Did you know that Santa Claus (or St. Nicholas, the patron saint of children, students, unmarried girls, sailors, and ... thieves(!)) was born in Turkey? Did you know that Mary (the mother of Jesus) is believed by many to have died in Turkey, near Efes (formerly Ephesus, a well-known place to those who've read the New Testament)? Many other biblical/Christian personalities and sites are spread all across Turkey, making this country much more of a religious crossroads than many would want to believe. More samples? Mt. Ararat, where Noah is said to have stepped off the Ark after the Deluge, is in Turkey. Some of the earliest Christian communities lived in Anatolia, and went into hiding in the out-of-this-world landscape of Cappadocia when Arab raiders swarmed into the area. Their underground and troglodyte cities feature some of the most beautiful Byzantine art. istanbul is of course THE treasure-house of Byzantine art.

Of course, today, Turkey is a predominantly Muslim country. For instance, Mevlana, the Afghan Islamic mystic (Sufi, actually) who lived and died in Konya, wrote books that are among the most influential ones of Islam right after the Qu'ran and the Hadeeth (an account of the life of the prophet Mohammed). His preaching of equality of all people, regardless of their sex, race, or religion, ought to be mandatory reading everywhere. I even heard that the Turkish women's liberation movement quotes him (gasp!) as one of their forerunners!

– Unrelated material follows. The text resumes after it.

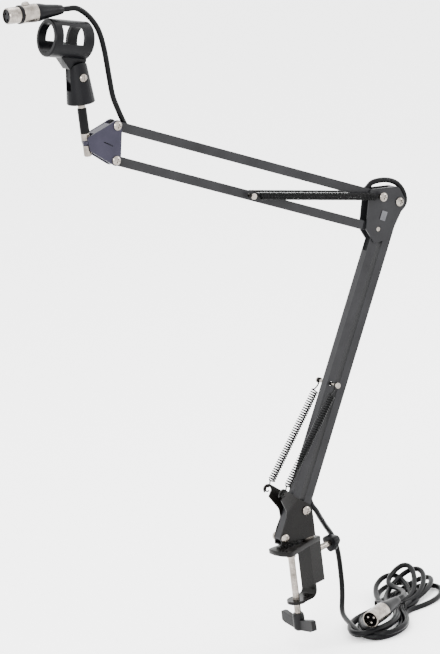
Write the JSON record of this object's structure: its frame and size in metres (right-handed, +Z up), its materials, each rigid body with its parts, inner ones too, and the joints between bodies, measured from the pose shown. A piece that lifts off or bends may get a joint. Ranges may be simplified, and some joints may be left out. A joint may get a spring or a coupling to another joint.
{
  "type": "microphone boom arm",
  "caption": "Spring-balanced two-section scissor boom arm with a desk clamp, a swivelling stem, a tilting microphone clip and a built-in connector cable.",
  "frame": {"origin": "where the clamp screw's axis meets the underside of the clamp's upper jaw plate", "axes": "+Z up along the clamp screw and the swivel stud, -X the way the upper arm and the clamp's jaw point, -Y the side the plug lies on"},
  "size_m": [0.4646, 0.1189, 0.7648],
  "materials": {
    "black_steel": "semi-gloss black paint",
    "grey_steel": "satin dark grey paint",
    "blue_steel": "satin bluish dark grey paint",
    "nickel": "bright nickel plate",
    "spring_steel": "darkened spring wire",
    "black_plastic": "satin moulded plastic",
    "knob_plastic": "satin dark grey plastic",
    "cable_rubber": "satin flexible jacket",
    "insert_plastic": "matt moulded plastic"
  },
  "bodies": {
    "clamp": {"clamp_frame": "black_steel", "cable_drop": "cable_rubber", "cable_hank": "cable_rubber", "hank_tie": "black_plastic", "cable_tail": "cable_rubber", "xlr_plug_shell": "nickel", "xlr_plug_insert": "insert_plastic", "xlr_plug_pin_1": "nickel", "xlr_plug_pin_2": "nickel", "xlr_plug_pin_3": "nickel", "xlr_plug_boot": "black_plastic"},
    "screw": {"clamp_screw": "nickel", "clamp_wing_knob": "knob_plastic"},
    "pad": {"clamp_pad": "nickel"},
    "lock": {"lock_screw": "nickel", "lock_knob": "black_plastic"},
    "lock_tip": {"lock_tip": "black_plastic"},
    "base": {"base_bracket": "black_steel", "base_stud": "nickel", "swivel_washer": "nickel", "base_front_bolt": "nickel", "base_rear_bolt": "nickel", "cable_swivel": "cable_rubber", "lower_spring_near": "spring_steel", "lower_spring_far": "spring_steel"},
    "front_bar": {"lower_front_bar": "grey_steel", "lower_spring_pin": "nickel"},
    "rear_bar": {"lower_rear_bar": "grey_steel", "cable_base": "cable_rubber", "cable_lower": "cable_rubber"},
    "elbow": {"elbow_bracket": "grey_steel", "elbow_rear_bolt": "nickel", "elbow_top_bolt": "nickel", "elbow_shared_pin": "nickel", "cable_elbow": "cable_rubber", "upper_spring_near": "spring_steel", "upper_spring_far": "spring_steel"},
    "top_bar": {"upper_top_bar": "grey_steel", "cable_clip": "black_plastic", "cable_upper": "cable_rubber"},
    "bottom_bar": {"upper_bottom_bar": "grey_steel", "upper_spring_pin": "nickel"},
    "head": {"head_bracket": "blue_steel", "head_top_bolt": "nickel", "head_low_bolt": "nickel"},
    "stem": {"stem_stud": "nickel", "stem_collar": "nickel", "stem_tube": "black_plastic", "stem_thread": "nickel", "clip_handle": "black_plastic", "clip_screw": "nickel"},
    "clip": {"clip_body": "black_plastic", "xlr_socket_shell": "nickel", "xlr_socket_gasket": "black_plastic", "xlr_socket_insert": "insert_plastic", "xlr_socket_boot": "black_plastic", "cable_head": "cable_rubber"},
    "latch": {"xlr_latch": "nickel"}
  },
  "joints": [
    {"name": "swivel", "type": "hinge", "parent": "clamp", "child": "base", "pos_m": [0.02911, 0.00726, 0], "axis": [0, 0, 1], "range_deg": [-150, 150], "deforming": ["cable_swivel"]},
    {"name": "lower_arm", "type": "hinge", "parent": "base", "child": "rear_bar", "pos_m": [0.02631, 0.00726, 0.0384], "axis": [0, 1, 0], "range_deg": [-75, 8], "deforming": ["cable_base"]},
    {"name": "lower_arm_front", "type": "hinge", "parent": "base", "child": "front_bar", "pos_m": [-0.00489, 0.00726, 0.015], "axis": [0, 1, 0], "range_deg": [-75, 8], "deforming": ["lower_spring_near", "lower_spring_far"]},
    {"name": "elbow_level", "type": "hinge", "parent": "rear_bar", "child": "elbow", "pos_m": [0.19331, 0.00726, 0.34599], "axis": [0, 1, 0], "range_deg": [-8, 75]},
    {"name": "upper_arm", "type": "hinge", "parent": "elbow", "child": "top_bar", "pos_m": [0.16891, 0.00726, 0.35789], "axis": [0, 1, 0], "range_deg": [-50, 50], "deforming": ["cable_elbow"]},
    {"name": "upper_arm_bottom", "type": "hinge", "parent": "elbow", "child": "bottom_bar", "pos_m": [0.16211, 0.00726, 0.32259], "axis": [0, 1, 0], "range_deg": [-50, 50], "deforming": ["upper_spring_near", "upper_spring_far"]},
    {"name": "head_level", "type": "hinge", "parent": "top_bar", "child": "head", "pos_m": [-0.14751, 0.00726, 0.50746], "axis": [0, 1, 0], "range_deg": [-50, 50]},
    {"name": "stem_swivel", "type": "hinge", "parent": "head", "child": "stem", "pos_m": [-0.18289, 0.00726, 0.4943], "axis": [0, 0, 1], "range_deg": [-120, 120]},
    {"name": "clip_tilt", "type": "hinge", "parent": "stem", "child": "clip", "pos_m": [-0.18289, 0.00726, 0.566], "axis": [0, 1, 0], "range_deg": [-20, 20], "deforming": ["cable_head"]},
    {"name": "latch_press", "type": "slide", "parent": "clip", "child": "latch", "axis": [-0.0976, 0, -0.9952], "range_m": [0, 0.001], "stiffness_N_per_m": 800},
    {"name": "screw_travel", "type": "slide", "parent": "clamp", "child": "pad", "axis": [0, 0, -1], "range_m": [0, 0.045]},
    {"name": "screw_turn", "type": "hinge", "parent": "pad", "child": "screw", "pos_m": [0, 0, 0], "axis": [0, 0, -1], "range_deg": [0, 10800]},
    {"name": "lock_travel", "type": "slide", "parent": "clamp", "child": "lock_tip", "axis": [0.9703, 0.2419, 0], "range_m": [0, 0.006]},
    {"name": "lock_turn", "type": "hinge", "parent": "lock_tip", "child": "lock", "pos_m": [0.02911, 0.00726, -0.0125], "axis": [0.9703, 0.2419, 0], "range_deg": [0, 2160]}
  ],
  "couplings": [
    {"joint": "lower_arm_front", "follows": "lower_arm", "ratio": 1},
    {"joint": "elbow_level", "follows": "lower_arm", "ratio": -1},
    {"joint": "upper_arm_bottom", "follows": "upper_arm", "ratio": 1},
    {"joint": "head_level", "follows": "upper_arm", "ratio": -1},
    {"joint": "screw_travel", "follows": "screw_turn", "m_per_rad": 0.00023873},
    {"joint": "lock_travel", "follows": "lock_turn", "m_per_rad": 0.00015915}
  ]
}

Last Sunday, I went to Konya to watch the world-famous performance of the "Whirling Dervishes" of the local Mevlana order. This dance is performed in memory of Mevlana's death-day, and is a religious dance, not a folk dance. Also, it is a meditation dance, not a dance to show off and make converts. It was a very impressive event. A small orchestra performs some very mystical music on traditional instruments (especially the "ney" flute), and accompanies a choir. After a while, the head of the order steps forward, followed by the dancers, and they ceremoniously shuffle around in a large circle in a very dignified and meditative way. Eventually, the dancers one-by-one get their "blessings" from their leader and start whirling around. First, they make a few spins with their arms crossed over their chest, and then they extend their arms (one hand facing the sky, the other hand facing the earth) and start spinning around the square, their ample white robes floating around their bodies. The rotation speed is quite high, and this goes on, with short interruptions, for over an hour! It is quite amazing that nobody fainted or even stumbled, even though some of the dancers looked quite old. A breathtaking performance! I also visited the Mevlana Museum, a highlight of every trip to Turkey with its masterpieces of Islamic Art.